Let me dig into this. I'm curious, does the manual fix get overwritten by the GKE control plane shortly after? Or does your manual fix persist?
@pintohutch Thanks for looking into this! As far as I can see, the manual fix does not get overwritten.
We ran into a similar problem
kubectl -n gmp-test apply -f https://raw.githubusercontent.com/GoogleCloudPlatform/prometheus-engine/v0.4.1/examples/pod-monitoring.yaml
Error from server (InternalError): error when creating "https://raw.githubusercontent.com/GoogleCloudPlatform/prometheus-engine/v0.4.1/examples/pod-monitoring.yaml": Internal error occurred: failed calling webhook "default.podmonitorings.gmp-operator.gmp-system.monitoring.googleapis.com": failed to call webhook: Post "https://gmp-operator.gmp-system.svc:8443/default/monitoring.googleapis.com/v1/podmonitorings?timeout=10s": context deadline exceeded
We are running a private
GKE cluster.
How do we enable this for private
clusters?
Hi @naveensrinivasan - for private clusters you need to open a firewall as documented here: https://cloud.google.com/stackdriver/docs/managed-prometheus/troubleshooting#control-plane-firewall
With our next release, this shouldn't be a requirement btw.

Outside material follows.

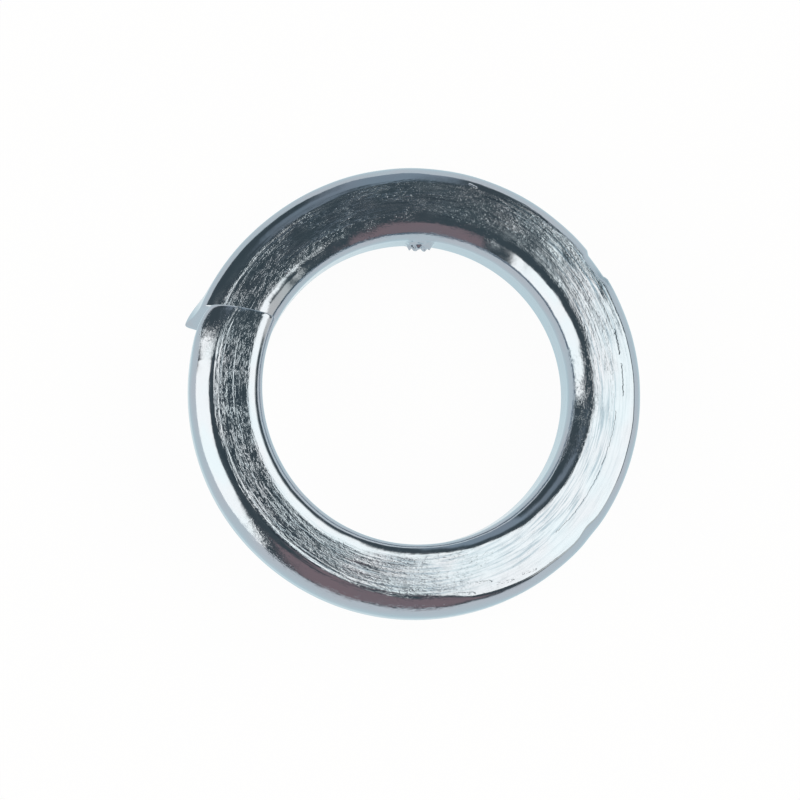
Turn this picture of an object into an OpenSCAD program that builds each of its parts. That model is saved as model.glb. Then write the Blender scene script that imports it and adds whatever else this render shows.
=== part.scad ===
// Spring lock washer: one turn of square spring wire, coiled left-handed and sheared apart.
// The origin is on the bore axis, level with the underside of the lower end. +Z runs along the
// bore, and the split faces -Y. The coil climbs clockwise, seen from above.

/* [Coil] */
// Diameter of the bore, which slides over the bolt
bore_d = 10.5; // [10.2:0.1:10.9]
// Width of the wire, from the bore out to the rim
section_w = 2.5; // [2.2:0.05:2.8]
// Thickness of the wire, measured along the bore at the middle of its width
section_t = 2.5; // [2.2:0.05:2.8]
// Height of the free washer, from the lower end's underside to the upper end's top at mid-width
free_h = 5.0; // [4.6:0.1:5.9]

/* [Wire section] */
// Radius of the lower edge on the rim side, and width of the upper one
outer_round = 0.78; // [0.4:0.02:0.95]
// Height of the upper edge on the rim side, which coiling flattened a little
outer_drop = 0.64; // [0.4:0.02:0.95]
// Radius of the upper edge on the bore side
inner_round = 0.66; // [0.3:0.02:0.8]
// Radius of the lower edge on the bore side
inner_foot = 0.5; // [0.3:0.02:0.8]
// How much thicker the wire is at the bore than at the rim, where coiling squeezed it
keystone = 0.08; // [0:0.02:0.2]
// How far the middle of the rim bulges out between its two rounded edges
rim_crown = 0.03; // [0:0.01:0.12]

/* [Split] */
// Opening between the two sheared ends, measured along the middle of the wire at one height
end_gap = 0.42; // [0.2:0.02:0.9]
// Angle of the sheared ends from the bore axis, so that the upper end overhangs the lower one
cut_lean = 14; // [0:1:20]
// How far the rim of the upper end is cut back behind its bore side, in degrees of turn
cut_skew = 2.6; // [0:0.2:4]
// How far the lower end springs out at its rim
end_spread = 0.08; // [0:0.02:0.3]
// Turn of the coil over which the lower end springs out, in degrees
spread_arc = 40; // [20:5:90]
// How far the shear drags out the bottom corner of the lower end
burr_out = 0.8; // [0:0.05:1]
// Turn of the coil over which that corner is dragged out, in degrees
burr_arc = 13; // [8:1:24]
// How far the upper end closes in at its rim
end_tuck = 0.1; // [0:0.02:0.2]
// Turn of the coil over which the upper end closes in, in degrees
tuck_arc = 60; // [30:5:90]
// How far the shear draws in the rim of the upper end at its tip
tip_draw = 0.34; // [0:0.02:0.6]
// Turn of the coil over which the upper tip is drawn in, in degrees
tip_arc = 8; // [5:1:14]
// How far the top edge of the upper end rolls down at the cut
edge_roll = 0.16; // [0:0.02:0.3]
// Turn of the coil over which that edge rolls down, in degrees
roll_arc = 3; // [2:0.5:5]

/* [Smoothness] */
// Stations along the coil between its two end zones
coil_steps = 112; // [72:8:120]
// Stations in each end zone
end_steps = 8; // [4:1:9]
// Facets on each rounded edge
round_steps = 6; // [4:1:7]

/* [Hidden] */

bore_r = bore_d / 2;
mean_r = bore_r + section_w / 2;
// Rise of the coil from its lower end to its upper end
coil_rise = free_h - section_t;
// Turn lost to the gap, and turn gained by each millimetre of height along the leaning cut
gap_turn = end_gap / mean_r * 180 / PI;
lean_turn = tan(cut_lean) / mean_r * 180 / PI;
// Turn of the coil between the middles of its two sheared ends
coil_turn = 360 - gap_turn + lean_turn * coil_rise;
// Azimuth of the lower end's middle, with the gap centred on -Y at half the free height
split_azimuth = 270;
start_azimuth = split_azimuth - gap_turn / 2 + lean_turn * coil_rise / 2;
// Turn over which a station tips from radial to the lean of the cut
lean_arc = 24;
// Turn of each end zone, where the stations lie closer
end_zone = 12;
// Angle at which the bore side meets the bore, so that the bore's wall ends in a clear edge
bore_edge_angle = 12;
// How far the blank wire reaches into the bore before the bore is cut
bore_stock = 0.15;
// Facets of the cutter for the bore
bore_fn = 180;
zinc = [0.74, 0.77, 0.80];

// Points of a rounded edge, as distance out from the bore wall and height above the wire's middle.
// Its reach is how far it runs from its centre [outward, upward].
function edge(centre, reach, from, to) = [
    for (i = [0 : round_steps])
        let (angle = from + (to - from) * i / round_steps)
        [centre[0] + reach[0] * cos(angle), centre[1] + reach[1] * sin(angle)]
];

half_t = section_t / 2;

// Outline of the wire, anticlockwise from the bore side, which bulges into the bore until that is cut
blank_outline = concat(
    [[-bore_stock, 0]],
    edge([inner_foot, inner_foot - half_t], [inner_foot, inner_foot], 180 + bore_edge_angle, 270),
    edge([section_w - outer_round, outer_round - half_t], [outer_round, outer_round], 270, 360),
    [[section_w + rim_crown, 0]],
    edge([section_w - outer_round, half_t - outer_drop], [outer_round, outer_drop], 0, 90),
    edge([inner_round, half_t - inner_round], [inner_round, inner_round], 90, 180 - bore_edge_angle)
);

// The wire is thicker towards the bore
function keyed(p) = [p[0], p[1] * (1 + keystone / section_t * (1 - 2 * p[0] / section_w))];
outline = [for (p = blank_outline) keyed(p)];
points_round = len(outline);

// Falls smoothly from 1 at the cut to 0 at the given turn away from it
function fade(turn, arc) = turn >= arc ? 0 : (1 + cos(180 * turn / arc)) / 2;
// Falls as a rounded corner does, steeply near the cut
function corner(turn, arc) = turn >= arc ? 0 : 1 - sqrt(1 - pow(1 - turn / arc, 2));

// Shares of a point that lie towards the rim, the top and the bottom of the wire
function rimward(p) = max(0, p[0] / section_w);
function upward(p) = 0.5 + p[1] / section_t;
function downward(p) = 0.5 - p[1] / section_t;

// What the shear did to a point of the outline: [outward, upward]
function sheared(p, turn) =
    let (from_lower = turn, from_upper = coil_turn - turn)
    [
        rimward(p) * (end_spread * fade(from_lower, spread_arc)
            + burr_out * fade(from_lower, burr_arc) * pow(downward(p), 3)
            - end_tuck * fade(from_upper, tuck_arc)
            - tip_draw * corner(from_upper, tip_arc) * upward(p)),
        -edge_roll * corner(from_upper, roll_arc) * pow(upward(p), 2)
    ];

// One point of the coil's skin
function skin_point(p, turn) =
    let (
        shift = sheared(p, turn),
        radius = bore_r + p[0] + shift[0],
        lower_lean = max(1 - turn / lean_arc, 0),
        upper_lean = max(1 - (coil_turn - turn) / lean_arc, 0),
        lean_angle = asin(p[1] * tan(cut_lean) * max(lower_lean, upper_lean) / radius),
        azimuth = start_azimuth - turn - lean_angle + cut_skew * rimward(p) * upper_lean
    )
    [
        radius * cos(azimuth),
        radius * sin(azimuth),
        section_t / 2 + coil_rise * turn / coil_turn + p[1] + shift[1]
    ];

// Turns of the stations, closer together in the two end zones
stations = concat(
    [for (i = [0 : end_steps - 1]) end_zone * pow(i / end_steps, 1.5)],
    [for (i = [0 : coil_steps]) end_zone + (coil_turn - 2 * end_zone) * i / coil_steps],
    [for (i = [end_steps - 1 : -1 : 0]) coil_turn - end_zone * pow(i / end_steps, 1.5)]
);
last_station = len(stations) - 1;
cap_point = [section_w / 2, 0];

// The wire as coiled and sheared, before the bore is cut true
module coiled_blank() {
    skin = [for (turn = stations) for (p = outline) skin_point(p, turn)];
    caps = [skin_point(cap_point, 0), skin_point(cap_point, coil_turn)];
    side = [
        for (s = [0 : last_station - 1]) for (k = [0 : points_round - 1])
            let (
                a = s * points_round + k,
                b = s * points_round + (k + 1) % points_round,
                c = a + points_round,
                d = b + points_round
            )
            each [[a, b, d], [a, d, c]]
    ];
    lower_cap = [
        for (k = [0 : points_round - 1])
            [len(skin), (k + 1) % points_round, k]
    ];
    upper_cap = [
        for (k = [0 : points_round - 1])
            let (first = last_station * points_round)
            [len(skin) + 1, first + k, first + (k + 1) % points_round]
    ];
    polyhedron(points = concat(skin, caps), faces = concat(side, lower_cap, upper_cap), convexity = 4);
}

module spring_washer() {
    color(zinc)
    difference() {
        coiled_blank();
        translate([0, 0, -free_h])
        cylinder(h = 3 * free_h, r = bore_r, $fn = bore_fn);
    }
}

spring_washer();
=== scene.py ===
# Spring lock washer in bright zinc plate, on a pale table under soft curved lamps.
# Lengths inside the functions are millimetres until a mesh is made. "Turn" is the way along the
# coil in degrees, from its lower end, and "out" is the distance from the bore wall to the rim.
# "Up" is the height over the middle of the wire.
import math

import bpy
import numpy as np
from mathutils import Matrix, Vector


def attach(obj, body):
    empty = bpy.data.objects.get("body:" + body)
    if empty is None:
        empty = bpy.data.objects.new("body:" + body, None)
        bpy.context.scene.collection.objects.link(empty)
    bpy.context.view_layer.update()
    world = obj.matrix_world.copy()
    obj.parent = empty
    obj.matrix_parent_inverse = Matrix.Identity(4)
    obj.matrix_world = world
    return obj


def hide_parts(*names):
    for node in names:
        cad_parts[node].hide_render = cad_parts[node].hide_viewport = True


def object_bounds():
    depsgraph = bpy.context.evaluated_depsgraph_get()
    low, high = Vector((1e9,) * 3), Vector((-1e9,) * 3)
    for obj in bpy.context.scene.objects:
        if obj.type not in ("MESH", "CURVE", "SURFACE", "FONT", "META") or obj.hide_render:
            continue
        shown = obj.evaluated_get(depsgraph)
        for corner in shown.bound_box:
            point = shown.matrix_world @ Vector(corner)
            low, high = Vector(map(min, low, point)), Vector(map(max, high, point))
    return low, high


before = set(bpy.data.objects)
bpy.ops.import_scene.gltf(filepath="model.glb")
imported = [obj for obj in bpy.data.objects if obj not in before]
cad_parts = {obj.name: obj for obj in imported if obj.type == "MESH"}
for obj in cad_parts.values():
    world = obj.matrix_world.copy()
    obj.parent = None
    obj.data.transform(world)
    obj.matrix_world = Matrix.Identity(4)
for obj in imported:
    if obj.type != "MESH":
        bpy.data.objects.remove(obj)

MM = 0.001
cad_low, cad_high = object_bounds()

# The wire and its coil, as in the part's source
BORE_R = 5.25
SECTION_W = 2.5
SECTION_T = 2.5
OUTER_ROUND = 0.78
INNER_FOOT = 0.5
KEYSTONE = 0.08
END_GAP = 0.42
CUT_LEAN = math.radians(14)
CUT_SKEW = math.radians(2.6)
END_SPREAD, SPREAD_ARC = 0.08, 40.0
BURR_ARC = 13.0
END_TUCK, TUCK_ARC = 0.1, 60.0
LEAN_ARC = 24.0
SPLIT_AZIMUTH = 270.0

# A hair less height and crown than in the source, so that the skin stays inside the part's box
FREE_H = 4.988
RIM_CROWN = 0.029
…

@bogdan-dumitrescu - what happens if you run
kubectl get customresourcedefinition podmonitorings.monitoring.googleapis.com -ojsonpath="{.metadata.annotations['components\.gke\.io/component-version']}"
Would you be able to provide your cluster version? And is this a private cluster? I'm curious if there's any firewall rules blocking those ports.
@pintohutch I get 0.2.10
if I run the above command. We're running a private cluster, version 1.23.6-gke.1700
. Other than the allowing the 8443
port, we did not configure any custom firewall rules.

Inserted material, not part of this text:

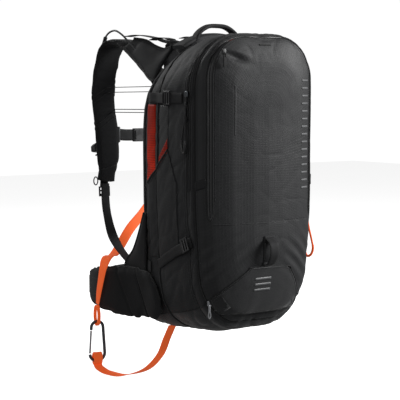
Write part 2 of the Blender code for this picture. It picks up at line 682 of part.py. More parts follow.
def build_leg_loop(hang, tones):
    """Leg strap in two lengths, its ring, and the carabiner between them."""
    ribbon("leg_strap_upper", LEG_UPPER, LEG_TWIST, WEB_NARROW, tones["orange"], hang, steps=4)
    ribbon("leg_strap_lower", LEG_LOWER, (1.0, 0.0, 0.0), WEB_NARROW, tones["orange"], hang,
           steps=4)

    bm = bmesh.new()
    bmesh.ops.create_grid(bm, x_segments=1, y_segments=1, size=1.0)
    for vert in bm.verts:
        vert.co = (vert.co.x * 0.005, 0.0, 0.0120 + vert.co.y * 0.0011)
    bmesh.ops.delete(bm, geom=bm.faces[:], context="FACES_ONLY")
    bmesh.ops.spin(bm, geom=bm.verts[:] + bm.edges[:], cent=(0, 0, 0), axis=(1, 0, 0),
                   angle=math.tau, steps=24, use_merge=True)
    bmesh.ops.scale(bm, vec=(1.0, 1.0, 1.75), verts=bm.verts)
    bmesh.ops.remove_doubles(bm, verts=bm.verts, dist=1e-6)
    turn = Matrix.Translation((HOOK_X, HOOK_Y, HOOK_UP - 0.0080)) @ Matrix.Rotation(HOOK_TURN, 4, "Z")
    place("leg_ring", finish(bm, "leg_ring"), tones["orange"], hang, turn)

    top_z, top_r = -0.0335, 0.0130
    base_z, base_r = -0.0880, 0.0165
    points = []
    for step in range(13):
        angle = math.radians(188.0 + 172.0 * step / 12)
        points.append(hook_point(base_r * math.cos(angle), base_z + base_r * math.sin(angle)))
    for share in (0.33, 0.67):
        points.append(hook_point(base_r + (top_r - base_r) * share,
                                 base_z + (top_z - base_z) * share))
    for step in range(12):
        angle = math.radians(180.0 * step / 11)
        points.append(hook_point(top_r * math.cos(angle), top_z + top_r * math.sin(angle)))
    points.append(hook_point(-top_r - 0.0002, top_z - 0.0045))
    tube("carabiner_body", points, 0.0032, tones["grey"], hang, resolution=3)
    low = hook_point(-base_r + 0.0001, base_z + 0.0008)
    high = hook_point(-top_r - 0.0004, top_z - 0.0062)
    gate = tube("carabiner_gate", [low - low, (high - low) * 0.5, high - low], 0.0021,
                tones["bright"], hang)
    gate.location = low


def build_straps(hang, tones):
    """Haul loop, compression straps with their tilt buckles, axe loop, pullers."""
    top = HAUL_Z + WEB_THICK / 2.0 + TOUCH_GAP
    ribbon("haul_loop", ((-0.058, HAUL_Y, 0.5745), (-0.046, HAUL_Y, 0.5960),
           (-0.024, HAUL_Y, top - 0.0025), (0.0, HAUL_Y, top), (0.024, HAUL_Y, top - 0.0025),
           (0.046, HAUL_Y, 0.5960), (0.058, HAUL_Y, 0.5745)), (0.0, 1.0, 0.0), WEB_NARROW,
           tones["web"], hang, steps=3)

    for side, label in ((-1.0, "left"), (1.0, "right")):
        route = [(side * (side_x(y, 0.466) + 0.0032), y, 0.466)
                 for y in (-0.004, -0.030, -0.055, -0.080, -0.110, -0.138)]
        ribbon("compression_strap_top_" + label, route, (0.0, 0.0, 1.0), WEB_NARROW,
               tones["web"], hang, steps=2)
        seat = frame((side * (side_x(-0.092, 0.466) + 0.0074), -0.1000, 0.466), (0.0, 1.0, 0.0),
                     (0.0, 0.0, -side))
        ladder_lock("compression_buckle_top_" + label, WEB_NARROW, seat, tones["plastic"], hang)

        slope = Vector((0.0, 0.909, -0.417))
        route = []
        for share in (0.0, 0.25, 0.5, 0.75, 1.0):
            spot = Vector((0.0, -0.040, 0.137)).lerp(Vector((0.0, -0.163, 0.1934)), share)
            route.append((side * (side_x(spot.y, spot.z) + 0.0036), spot.y, spot.z))
        across = (0.0, 0.417, 0.909)
        ribbon("compression_strap_low_" + label, route, across, WEB_NARROW, tones["web"], hang,
               steps=2)
        spot = Vector((0.0, -0.1560, 0.1902)) + slope * (0.0 if side < 0.0 else 0.030)
        seat = frame((side * (side_x(spot.y + 0.008, spot.z - 0.004) + 0.0080), spot.y, spot.z),
                     slope, Vector(across) * -side)
        ladder_lock("compression_buckle_low_" + label, WEB_NARROW, seat, tones["plastic"], hang)

    ribbon("ice_axe_loop", ((0.0, -0.2222, 0.1960), (0.0, -0.2290, 0.1930), (0.0, -0.2370, 0.1860),
           (0.0, -0.2390, 0.1740), (0.0, -0.2370, 0.1620), (0.0, -0.2300, 0.1500),
           (0.0, -0.2255, 0.1460)), (1.0, 0.0, 0.0), 0.022, tones["web"], hang, steps=3)

    box("flap_zip_pull", (0.0075, 0.0022, 0.0280), (0.0, 0.0, -0.0125), 0.0008, tones["web"], hang,
        Matrix.Translation((-0.1000, -0.2105, 0.5500)), 1)
    corner = rim(RINGS[3], 7.6)
    box("base_zip_pull", (0.0070, 0.0022, 0.0290), (0.0, 0.0, -0.0130), 0.0008, tones["bright"],
        hang, Matrix.Translation((corner.x - 0.0030, corner.y - 0.0065, corner.z + 0.0010)), 1)
    pulls = (("side_zip_pull_left", -1.0, 0.470, 0.0035, tones["web"]),
             ("side_zip_pull_right", 1.0, 0.250, 0.0125, tones["orange"]))
    for name, side, top_z, offset, colour in pulls:
        shape = ((0.0, 0.0), (0.0016, -0.012), (0.0017, -0.040), (0.0060, -0.072),
                 (0.0078, -0.090), (0.0050, -0.103), (0.0, -0.1075))
        middle = Vector((side * (side_x(-0.1545, top_z - 0.06) + offset), -0.1545, top_z))
        loop = [Vector((0.0, y, z)) for y, z in shape]
        loop += [Vector((0.0, -y, z)) for y, z in reversed(shape[1:-1])]
        pull = tube(name, spline(loop, 3, True), 0.0012, colour, hang, True)
        pull.location = middle


def build():
    """Make the whole backpack."""
    clear_scene()
    hang = bpy.data.objects.new("hanging_point", None)
    bpy.context.collection.objects.link(hang)
    hang.location = (0.0, -HAUL_Y, -HAUL_Z)
    tones = {
        "fabric": material("fabric_charcoal", CHARCOAL, 0.75),
        "base": material("fabric_base", (0.050, 0.051, 0.055), 0.70),
        "mesh": material("fabric_mesh", BLACK, 0.90),
        "pad": material("fabric_pad", BLACK, 0.85),
        "lining": material("lining_red_orange", RED_ORANGE, 0.60),
        "web": material("webbing_black", BLACK, 0.80),
        "orange": material("webbing_orange", ORANGE, 0.70),
        "plastic": material("plastic_black", (0.020, 0.020, 0.022), 0.45),
        "rubber": material("rubber_black", (0.015, 0.015, 0.016), 0.60),
        "steel": material("steel_satin", (0.420, 0.430, 0.450), 0.35, 1.0),
        "bright": material("steel_bright", (0.550, 0.560, 0.580), 0.25, 1.0),
        "brass": material("brass", (0.700, 0.480, 0.180), 0.35, 1.0),
        "grey": material("metal_dark_grey", GREY, 0.35, 1.0),
    }
    build_shell(hang, tones)
    build_airbag(hang, tones)
    build_shoulder(hang, tones, -1.0, "left")
    build_shoulder(hang, tones, 1.0, "right")
    build_chest(hang, tones)
    build_hip(hang, tones)
    build_leg_loop(hang, tones)
    build_straps(hang, tones)
    bpy.context.view_layer.update()


build()
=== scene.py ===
"""Looks of an avalanche airbag backpack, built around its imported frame.

Pack coordinates, used by every shape below: X across the wearer (-X is the
wearer's left), Y through the pack (-Y is the front panel), Z up from the base.
ORIGIN_SHIFT moves a finished mesh into the frame, whose origin is the inside
of the haul loop.
"""

import math

import bmesh
import bpy
import numpy as np
from bpy.props import FloatProperty, FloatVectorProperty, IntProperty, PointerProperty
from mathutils import Matrix, Vector, noise
from mathutils.bvhtree import BVHTree


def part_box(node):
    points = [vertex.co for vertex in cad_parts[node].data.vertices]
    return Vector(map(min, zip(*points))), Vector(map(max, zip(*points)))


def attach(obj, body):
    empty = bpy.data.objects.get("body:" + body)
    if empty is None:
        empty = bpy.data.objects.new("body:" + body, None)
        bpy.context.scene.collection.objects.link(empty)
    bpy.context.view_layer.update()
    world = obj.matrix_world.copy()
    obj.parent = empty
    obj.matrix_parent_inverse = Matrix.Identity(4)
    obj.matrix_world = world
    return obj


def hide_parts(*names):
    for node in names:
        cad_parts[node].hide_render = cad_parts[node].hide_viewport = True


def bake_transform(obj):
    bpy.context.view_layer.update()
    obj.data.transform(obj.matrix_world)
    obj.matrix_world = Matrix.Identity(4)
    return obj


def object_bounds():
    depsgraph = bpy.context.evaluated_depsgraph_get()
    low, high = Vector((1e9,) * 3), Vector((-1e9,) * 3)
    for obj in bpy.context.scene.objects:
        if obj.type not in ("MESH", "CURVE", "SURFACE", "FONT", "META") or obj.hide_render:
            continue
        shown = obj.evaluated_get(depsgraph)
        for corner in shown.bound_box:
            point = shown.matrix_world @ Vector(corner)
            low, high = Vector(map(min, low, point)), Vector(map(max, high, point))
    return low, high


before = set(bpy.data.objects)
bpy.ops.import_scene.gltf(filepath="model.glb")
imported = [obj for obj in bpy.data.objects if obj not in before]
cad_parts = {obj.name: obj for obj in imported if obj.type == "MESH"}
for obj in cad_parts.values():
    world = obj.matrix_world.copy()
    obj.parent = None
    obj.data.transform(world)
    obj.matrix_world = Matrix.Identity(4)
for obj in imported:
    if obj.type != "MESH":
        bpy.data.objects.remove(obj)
CAD_BOX = [[float(value) for value in corner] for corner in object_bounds()]

bl_info = {
    "name": "Airbag Backpack",
    "version": (1, 0, 0),
    "blender": (4, 5, 0),
    "location": "View3D > Sidebar > Backpack",
    "description": "Builds the soft goods and finishes of an avalanche airbag backpack",
    "category": "Object",
}

ORIGIN_SHIFT = Vector((0.0, 0.050, -0.6105))
HAUL_Y, HAUL_Z = -0.050, 0.6105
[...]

Gotcha. Thanks for calling this to our attention @bogdan-dumitrescu! There's a minor bug with our upgrade procedure that upgrades everything except for the operator deployment in some cases, which affected you.
I'm glad that you found a remediation to unblock you. We should have a fix for this rolled out soon. Stay tuned.
https://cloud.google.com/stackdriver/docs/managed-prometheus/troubleshooting#control-plane-firewall
That worked. Thanks
@pintohutch
Running into forbidden errors for Prometheus UI and Grafana in Private GKE Clusters
I have the firewall opened.
Is this set to your actual project id? https://github.com/GoogleCloudPlatform/prometheus-engine/blob/main/examples/frontend.yaml#L38
It should be overwritten with your actual project id
Is this set to your actual project id? https://github.com/GoogleCloudPlatform/prometheus-engine/blob/main/examples/frontend.yaml#L38
It should be overwritten with your actual project id
That was the issue! Thanks!
Same error here. I see that the TLS cert does not match the hostname: gmp-operator.gke-gmp-system.svc vs gmp-operator.gmp-system.svc. Ther's an extra gke
in the deployed operator using gcloud beta container clusters update $CLUSTER_NAME --enable-managed-prometheus --zone $ZONE
I suspect the certificate signing request needs updating
from https://cloud.google.com/stackdriver/docs/managed-prometheus/setup-managed#gmp-pod-monitoring
kubectl -n gmp-test apply -f https://raw.githubusercontent.com/GoogleCloudPlatform/prometheus-engine/v0.4.3-gke.0/examples/pod-monitoring.yaml
Error from server (InternalError): error when creating "https://raw.githubusercontent.com/GoogleCloudPlatform/prometheus-engine/v0.4.3-gke.0/examples/pod-monitoring.yaml": Internal error occurred: failed calling webhook "default.podmonitorings.gmp-operator.gke-gmp-system.monitoring.googleapis.com": failed to call webhook: Post "https://gmp-operator.gke-gmp-system.svc:443/default/monitoring.googleapis.com/v1/podmonitorings?timeout=10s": x509: certificate is valid for gmp-operator, gmp-operator.gmp-system, gmp-operator.gmp-system.svc, not gmp-operator.gke-gmp-system.svc
Namespaces:
kubectl get namespaces
NAME STATUS AGE
default Active 19d
gke-gmp-system Active 16h
gmp-public Active 16h
gmp-test Active 7m31s
kube-node-lease Active 19d
kube-public Active 19d
kube-system Active 19d
load-test Active 19d
Any workaround?
@avbenavides not yet. subscribe to comments in #300
Closing this issue as it's become a conflation of several issues - the last of which is captured in #300.